It isn’t the theatrical of white supremacy that worries me. It’s the practical.

While we are outraged about the blatant racism in Charlottesville, we can and should ask ourselves, where is both racism and sexism subtly embedded in and enacted by our laws? Here are just a few easy-to-find examples if we look.

“Right to Work” laws were initiated in the 1940’s to maintain segregation and prevent economic equality, equity and justice that unions provided; unions were labeled “communist” because they were seen to reduce the wealth and power of owners. These laws targeted not only blacks and other minorities, but also anyone who wasn’t WASP (White Anglo-Saxon Protestant): Catholics, Jews, Irish, and Italians. What Martin Luther King said in 1961 is still true today, “Wherever these laws have been passed, wages are lower, job opportunities are fewer and there are no civil rights.”

In 1971, the “War on Drugs” was covertly designed by the Nixon administration to target, criminalize and imprison blacks and “hippies” to disrupt their communities and vilify them. The true impact was felt in the 1980’s with privatized prisons that use inmates as a source of labor, in other words, slavery.

In 1996, the “Personal Responsibility and Work Opportunity Reconciliation Act” touted as welfare reform by Clinton, actually instituted significant setbacks for both minorities and women.

Reagan’s “Supply-side/Trickle-down Economic” theory was implemented primarily to extract wealth for white privilege and power while suppressing everyone else: It “makes things better” for wealthy, white men. This neoconservatism/neoliberalism has been reinforced and expanded by every administration since, both Republicans and Democrats.

And today, Washington is making visible and concerted efforts to roll-back progress in civil rights, and politicians at all levels consistently deny equal pay for women and increases in minimum wages, again disproportionately experienced by minorities and women.
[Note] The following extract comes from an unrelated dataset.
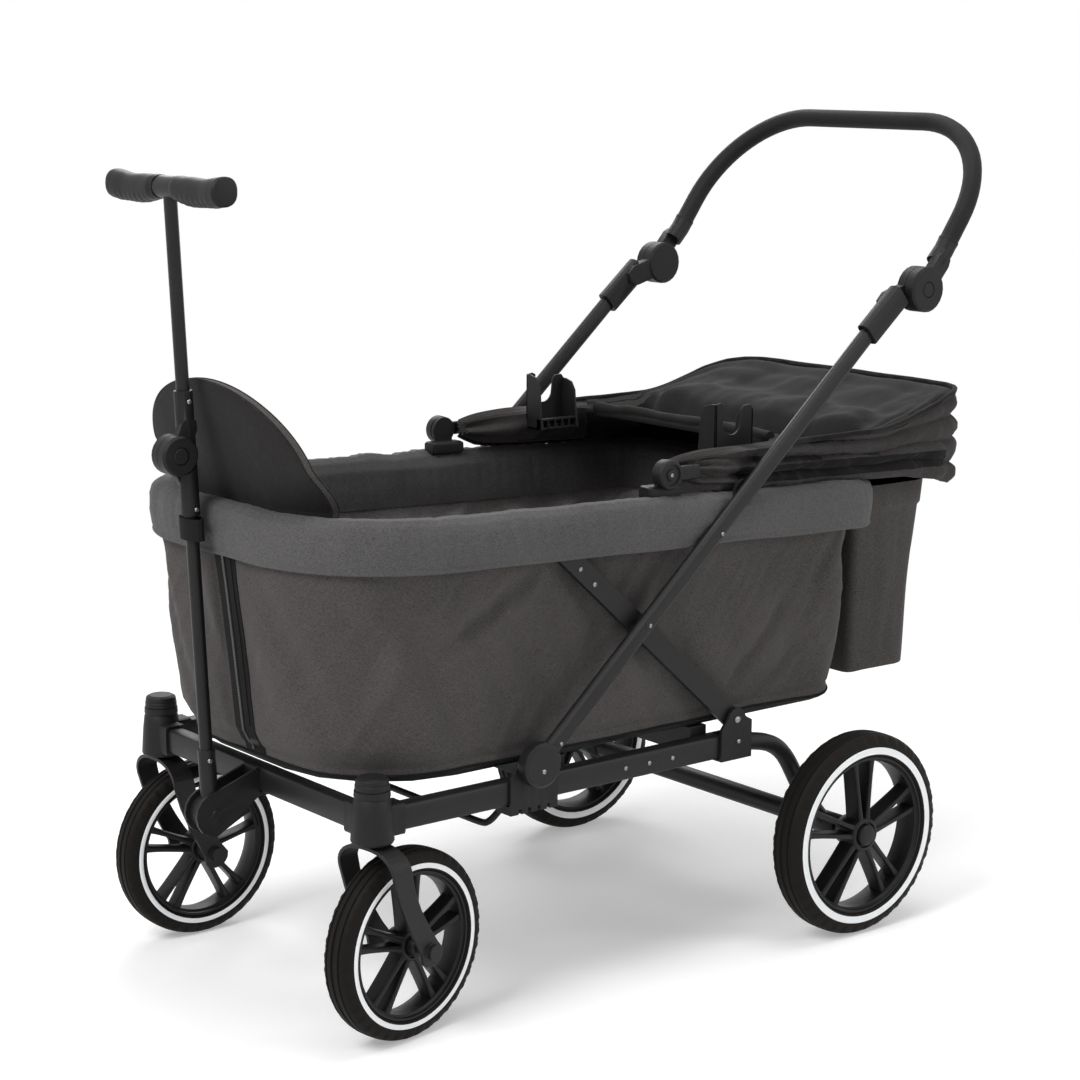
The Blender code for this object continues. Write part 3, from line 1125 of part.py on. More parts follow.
def ring(grow, rise, steps=6):
    """Rim outline moved outwards and up."""
    points = plan_outline(RIM_FRONT_X - grow, RIM_REAR_X + grow, RIM_HALF_WIDTH + grow,
                          RIM_FRONT_BEND + grow, RIM_REAR_BEND + grow, steps)
    return [Vector((point.x, point.y, rim_z(point.x) + rise)) for point in points]


def top_rim(empty):
    """Closed rim tube with the two plates that carry the arms' pivot pins."""
    path = ring(0.0, 0.0)
    tube = lofted("top_rim", sweep_sections(path, round_section(RIM_TUBE_RADIUS / cos(pi / 8), 8),
                                            (0, 0, 1), True), FRAME_PAINT, True)
    plate_outer = RIM_HALF_WIDTH + SLEEVE_REACH
    plate_inner = plate_outer - SLEEVE_WALL
    base = Vector((RIM_PIVOT.x, 0, rim_z(RIM_PIVOT.x)))
    for side, sign in SIDES.items():
        plate = side_prism("top_rim plate " + side, bar_outline(base, RIM_PIVOT, RIM_PLATE_HALF, 4),
                           plate_inner,
                           plate_outer, sign, FRAME_PAINT)
        combine(tube, plate, "UNION")
        lug = block("top_rim lug " + side,
                    (base.x - RIM_PLATE_HALF * 0.7,
                     min(sign * RIM_HALF_WIDTH, sign * (plate_inner + 0.001)), base.z - 0.006),
                    (base.x + RIM_PLATE_HALF * 0.7,
                     max(sign * RIM_HALF_WIDTH, sign * (plate_inner + 0.001)), base.z + 0.006),
                    FRAME_PAINT)
        combine(tube, lug, "UNION")
        pin = turned("top_rim pin " + side, [(plate_outer - 0.001, RIVET_RADIUS),
                                             (ARM_INNER_Y + ARM_THICKNESS * 0.5, RIVET_RADIUS)],
                     RIM_PIVOT, (0, sign, 0), STEEL, 12)
        combine(tube, pin, "UNION")
    return hang_on(tube, empty)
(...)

Code words mask intent. Racism is deeply embedded in our society; it is systematic and institutionalized; it is the malware silently running our culture. When a white person does something violent, we see an individual and say “mental illness;” when a minority does something violent, we condemn the entire group. How many of us go along with inherent racism and ignore apparent racism? How many of us deny our own racism and sense of privilege? We keep compounding the source of the problem: Us and our denial.

Here is a question to ask yourself: Would you be happy to be treated in the same way that minorities and women are treated in this society? If you go along with or support these policies, I suggest that you have bought into both racism and sexism. We all need to look honestly at our cherished political ideologies and agendas, what they are based on, and their true impact on society.
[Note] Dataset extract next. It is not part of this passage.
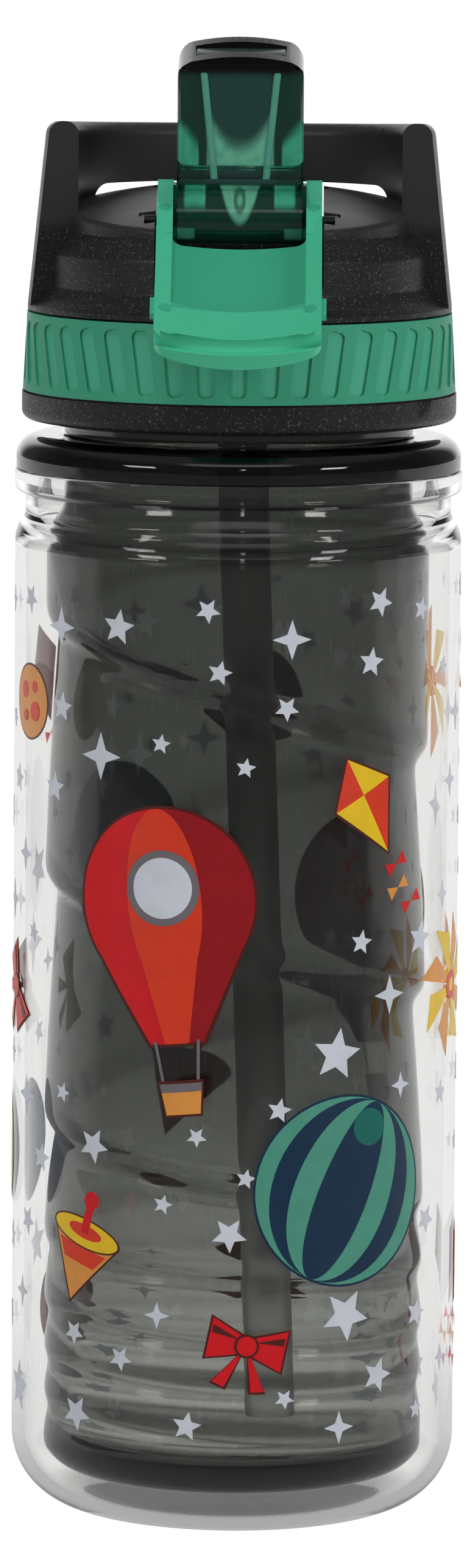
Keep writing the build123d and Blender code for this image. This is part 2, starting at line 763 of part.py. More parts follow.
# room inside the rails, under the arched panel
with BuildPart() as cover_recess:
    with BuildSketch(cover_cross):
        with BuildLine():
            ThreePointArc(
                (-panel_half_w, panel_t - panel_drop),
                (0, panel_t),
                (panel_half_w, panel_t - panel_drop),
            )
            Polyline(
                (panel_half_w, panel_t - panel_drop),
                (panel_half_w, -far),
                (-panel_half_w, -far),
                (-panel_half_w, panel_t - panel_drop),
            )
        make_face()
    extrude(amount=-panel_end_s)
    with BuildSketch(cover_plan):
        with BuildLine():
            ThreePointArc(
                (-panel_half_w, panel_end_s - panel_end_drop),
                (0, panel_end_s),
                (panel_half_w, panel_end_s - panel_end_drop),
            )
            Polyline(
                (panel_half_w, panel_end_s - panel_end_drop),
                (panel_half_w, 0),
                (-panel_half_w, 0),
                (-panel_half_w, panel_end_s - panel_end_drop),
            )
        make_face()
    extrude(amount=far, both=True, mode=Mode.INTERSECT)

# grooved finger lip across the end, on the inner side
with BuildPart() as lip_groove:
    groove_path_r = cover_end_r - lip_groove_back
    with BuildSketch(cover_side):
        with Locations((cover_end_s - lip_groove_back, rail_t + lip_groove_r / 4)):
            Circle(lip_groove_r)
        with Locations((cover_end_s - lip_groove_back, rail_t - lip_groove_r)):
            Rectangle(
                2 * lip_groove_back,
                lip_rise + lip_groove_r,
                align=(Align.MIN, Align.MIN),
            )
    lip_axis = Axis(hinge_point + cover_dir * (cover_end_s - cover_end_r), cover_out)
    revolve(axis=lip_axis, revolution_arc=90)
    mirror(about=Plane.YZ)

with BuildPart() as cover:
    with BuildSketch(cover_cross):
        with BuildLine():
            ThreePointArc(
                (-cross_half_w, cover_top_t - cross_drop),
                (0, cover_top_t),
                (cross_half_w, cover_top_t - cross_drop),
            )
            Line((cross_half_w, cover_top_t - cross_drop), (cross_half_w, rail_t - cross_drop))
            ThreePointArc(
                (cross_half_w, rail_t - cross_drop),
                (0, rail_t),
                (-cross_half_w, rail_t - cross_drop),
            )
            Line((-cross_half_w, rail_t - cross_drop), (-cross_half_w, cover_top_t - cross_drop))
        make_face()
    extrude(amount=-cover_end_s)
    with BuildSketch(cover_plan) as plan:
        with BuildLine():
            ThreePointArc(
                (-cover_half_w, cover_end_s - end_drop),
                (0, cover_end_s),
                (cover_half_w, cover_end_s - end_drop),
            )
            Polyline(
                (cover_half_w, cover_end_s - end_drop),
                (cover_half_w, panel_start_s / 2),
                (-cover_half_w, panel_start_s / 2),
                (-cover_half_w, cover_end_s - end_drop),
            )
        make_face()
        fillet(plan.vertices().group_by(Axis.Y)[-1], radius=cover_corner_r)
    extrude(amount=far, both=True, mode=Mode.INTERSECT)
    add(cover_recess.part, mode=Mode.SUBTRACT)
    with BuildSketch(cover_plan) as opening:
        Rectangle(2 * panel_half_w, panel_start_s, align=(Align.CENTER, Align.MIN))
        fillet(opening.vertices().group_by(Axis.Y)[-1], radius=panel_corner_r)
    extrude(amount=far, both=True, mode=Mode.SUBTRACT)
    add(lip_groove.part, mode=Mode.SUBTRACT)
    # arms with bent tails past the hinge
    arm_t = rail_t - (side_drop + panel_drop) / 2
    for arm_x in (panel_half_w, -cover_half_w):
        with BuildSketch(cover_side.offset(arm_x)) as arm:
            Polygon(
                (tail_bend_s, arm_t),
                (-tail_s + knuckle_t / 2, arm_t + knuckle_t / 2),
                (-tail_s, arm_t + knuckle_t),
                (-tail_s, knuckle_t / 2),
                (-tail_s + knuckle_t / 2, knuckle_t),
                (knuckle_t, knuckle_t),
                (panel_start_s, cover_top_t - side_drop),
                (panel_start_s, arm_t),
                align=None,
            )
            fillet(arm.vertices().group_by(Axis.X)[0], radius=arm_round_r)
        extrude(amount=rail_w)
    # side nubs that run in the channel's grooves
    with BuildSketch(Plane(cover_side.origin, x_dir=cover_dir, z_dir=(1, 0, 0))):
        with Locations((nub_s, nub_t)):
            RectangleRounded(nub_len, nub_w, nub_w / 3)
    extrude(amount=cover_half_w + nub_proud, both=True)
    add(cover_recess.part, mode=Mode.SUBTRACT)
    # hinge bores and the shallow round marks of the ejector pins
    with BuildSketch(cover_side):
        Circle(pin_r + pin_play)
    extrude(amount=far, both=True, mode=Mode.SUBTRACT)
    mark_x = panel_half_w + rail_w / 2
    with BuildSketch(cover_plan.offset(arm_t)):
        with Locations((-mark_x, mark_s), (mark_x, mark_s)):
            Circle(mark_r)
    extrude(amount=mark_depth, mode=Mode.SUBTRACT)
cover.part.label = "cover"
export_step(cover.part, "parts/cover.step")
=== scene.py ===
# %% [markdown]
# # A kids' water bottle, piece by piece
# The bottle is a clear outer wall around a smoked inner bottle, closed by a screw lid with a carry hoop,
# a drinking spout and a flip cover. The solid model is loaded first and stays as the frame: each piece
# below replaces one solid, or gives it a finish, and rides on the body that the solid belongs to.

# %% Load the frame
import random
from math import atan2, cos, hypot, pi, radians, sin

import bmesh
import bpy
from mathutils import Matrix, Vector
from mathutils.bvhtree import BVHTree


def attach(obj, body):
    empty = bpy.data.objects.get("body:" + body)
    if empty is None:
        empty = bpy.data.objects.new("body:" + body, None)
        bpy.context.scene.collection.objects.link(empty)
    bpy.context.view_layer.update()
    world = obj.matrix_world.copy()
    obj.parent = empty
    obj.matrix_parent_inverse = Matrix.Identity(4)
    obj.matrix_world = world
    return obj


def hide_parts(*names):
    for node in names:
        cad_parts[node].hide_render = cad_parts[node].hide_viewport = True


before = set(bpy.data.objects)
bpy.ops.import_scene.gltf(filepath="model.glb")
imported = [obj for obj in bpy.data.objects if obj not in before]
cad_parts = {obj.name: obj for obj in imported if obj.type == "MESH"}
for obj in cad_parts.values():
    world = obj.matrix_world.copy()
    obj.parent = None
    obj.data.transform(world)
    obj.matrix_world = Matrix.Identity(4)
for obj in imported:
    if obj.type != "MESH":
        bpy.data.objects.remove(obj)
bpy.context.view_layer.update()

MM = 0.001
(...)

What does white privilege look like? We look the other way because inequality and injustice are not our personal problem. We look down on others who are not like us. Our politicians tout as accomplishments things such as: land preservation, enhancements of places to spend leisure time, expensive school renovations, etc. Meanwhile, people go hungry, are homeless, without healthcare and education, and live in the shame of being treated such that they are not good enough to “make it.”

To confront ourselves is uncomfortable. Change will not come until we do.

The intent of our Constitution is equality, equity, shared power, justice, dignity, and well-being for all. The founders of this nation, who wrote the Constitution as a rejection of the elitist caste system in Britain, recreated the same system of “social order” here through their actions that continue today. We made inroads to set things in alignment with our professed ideals in the 1960’s with the Civil Rights movement; Nixon began undoing this progress. The current administration is simply fully exposing our regressive societal-economic-political system and our continuing hypocrisy. These are moral failures by political and business leaders and in how we lead our own lives as human beings.

We haven’t yet enacted the basic tenets of the Constitution that apply to all of us, not just whites, any more than we have for Christianity: Love one another. Truth is that as human beings we are all deserving of equality, equity, shared power, justice, dignity, and well-being. The Constitution outlines this public face of love in action.

And no, I am not a “liberal.” I shun labels as false identities. I am a human being who deeply cares about every other person as a human being. I seek to expand my perspectives and grow beyond obsolete beliefs, to cultivate my moral conscience and awareness of my own accountability to take responsibility for the whole of life with empathy and compassion. This is what it means to be a human being. This is what it means to be a citizen of the United States. This is what it means to be a leader standing for the Constitution.